A Engenharia Zootécnica encontra-se integrada no Colégio de Engenharia Agronómica da Ordem dos Engenheiros (OE), cuja regulamentação de atos se encontra estabelecida em diploma próprio (Regulamento 420/2015, publicado em Diário da República de 20/07/2015 páginas 19434 – 19436), e apenas pode ser exercida por profissionais inscritos nesta Associação Profissional.
Porquanto reputamos da maior relevância as questões deontológicas associadas ao exercício de uma profissão de confiança pública – a Engenharia -, a admissão na Ordem dos Engenheiros obriga à frequência de um curso de ética e deontologia profissional, sendo que o Estatuto da OE, que assume a força de lei, também lhes consagra um capítulo.
Assim, o exercício da Engenharia implica que a aplicação das competências científicas e técnicas seja acompanhada pelo compromisso individual com princípios éticos e deveres deontológicos inerentes à profissão.

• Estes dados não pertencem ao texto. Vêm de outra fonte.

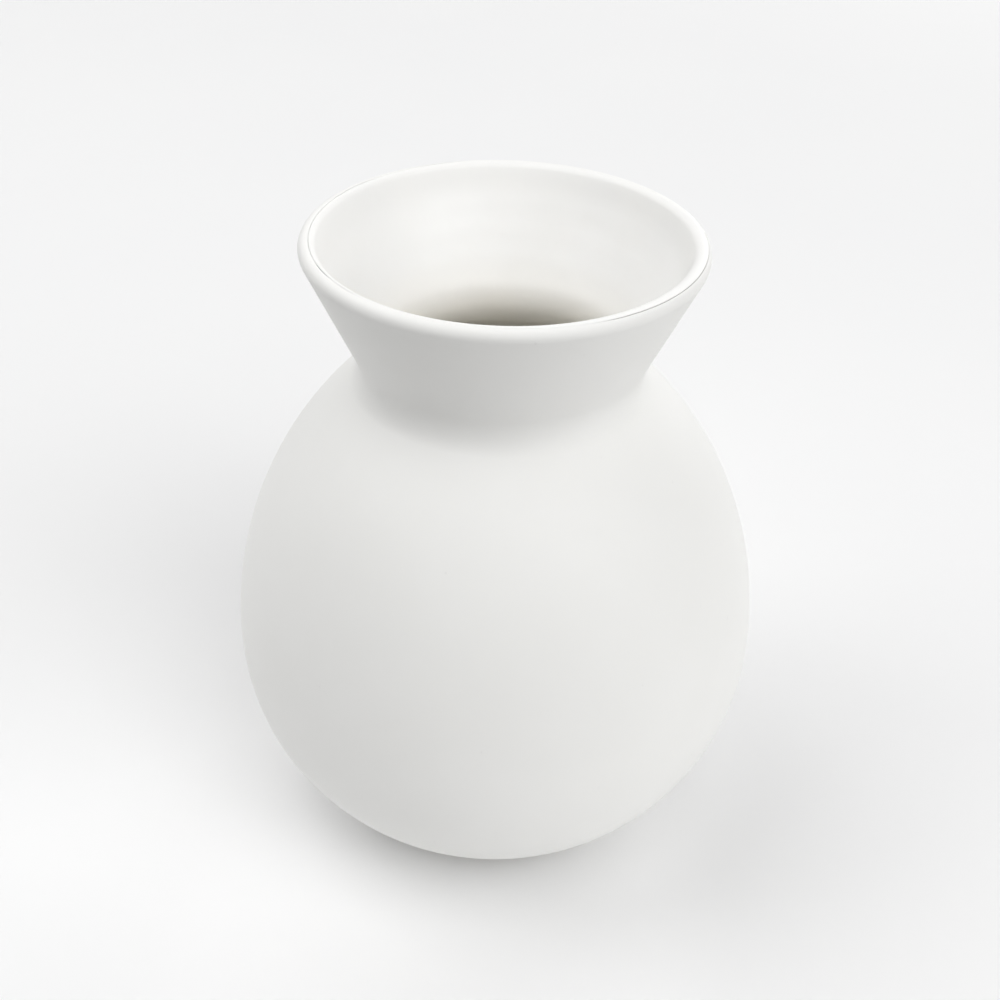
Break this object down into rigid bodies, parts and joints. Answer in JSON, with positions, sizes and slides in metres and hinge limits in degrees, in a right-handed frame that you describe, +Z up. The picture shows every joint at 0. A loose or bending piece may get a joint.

Valorizar a produção animal e a qualidade alimentar vai atualmente muito além dos cuidados de âmbito produtivo e sanitário, incluindo necessariamente uma componente ética importante, sendo que são várias as formações académicas em Portugal que têm competências para atuar e avaliar as condições de bem-estar em animais.
As Engenharias Zootécnica e Agronómica estão numa posição de destaque nesta matéria, pois cabe a estes Engenheiros não só zelar pelos animais que têm a seu cargo, mas também aplicar a sua formação altamente especializada às condições de produtividade e rentabilidade.
Assim, quando perante práticas lesivas para o bem-estar animal, os Engenheiros têm o dever ético de não as praticar e de as denunciar às entidades competentes.
Saliente-se que o não cumprimento deste dever ético torna os profissionais cúmplices de práticas ilícitas, o que implica, entre outras consequências legais, a abertura de processo disciplinar e, sempre que necessária, a aplicação de sanções pelos competentes órgãos disciplinares.
A produção animal é uma atividade essencial à Humanidade, sendo que em Portugal está presente em todo o território, garantindo a produção de alimentos de elevada qualidade em sistemas de produção, com excelentes padrões de bem-estar animal e sustentabilidade.
Os profissionais do setor têm um papel preponderante e ativo na preservação do mundo rural, garantindo o bem-estar animal nos sistemas de produção e disponibilizando alimentos de elevada qualidade aos cidadãos.
O bem-estar animal constitui hoje uma preocupação mundial e está, e bem, na ordem do dia, sendo os consumidores parte integrante do processo.
No entanto, a desinformação do público em relação a temas da agricultura animal e o invariável mediatismo das más práticas são o entrave principal para o desenvolvimento de discussões sérias e produtivas, num mundo em que a maior parte da população não tem acesso a alimentos, o que constitui um dos ODS das Nações Unidas.
Os meios de comunicação social têm, assim, o dever de contribuir para a informação da sociedade e para uma discussão esclarecida sobre temas complexos e fraturantes, mas essenciais.
Numa sociedade constituída por uma população maioritariamente urbana que está cada vez mais afastada da realidade rural e agrícola, a disponibilização de informação correta, isenta e pedagógica revela-se essencial.
Foi neste ponto que a reportagem apresentada pelo programa Linha da Frente, da RTP, no passado dia 25 de fevereiro, intitulada “E se nós falássemos…”, acabou por falhar.
Num tema que é controverso e que facilmente origina reações extremadas e conflitos éticos internos e pessoais, a exibição e foco numa visão distorcida, desenquadrada e afastada da realidade não pode ser a melhor forma de abordar este assunto.
A Ordem dos Engenheiros considera que este é um tema importante, mas que merece uma discussão pública imparcial e não tendenciosa, que inclua os técnicos com competências na área, produtores e outros profissionais, que certamente não irão omitir a identidade e exigir a distorção da sua face.
Qualquer abordagem pouco séria, parcial e enviesada sobre a atividade de um setor que emprega muitos Engenheiros e que, apesar dos sucessivos confinamentos, sempre continuou a trabalhar diariamente para colocar ao dispor dos portugueses alimentos de elevada qualidade, não pode, pois, ser bem acolhida.
Sobretudo, quando é realizada sem a verificação da informação veiculada pelos intervenientes no referido programa, um dos quais é alegadamente referido como Engenheira Zootécnica, que ao omitir a identidade e o rosto demonstra uma postura ética e deontologicamente reprováveis, para além das declarações proferidas denotarem falta de conhecimentos técnicos básicos e de ter assumido publicamente a prática e a conivência com atuações ilícitas.
Ao invés deste arrependimento tardio, na nossa perspetiva, a postura correta deveria ter passado pela denúncia, em devido tempo, às autoridades competentes.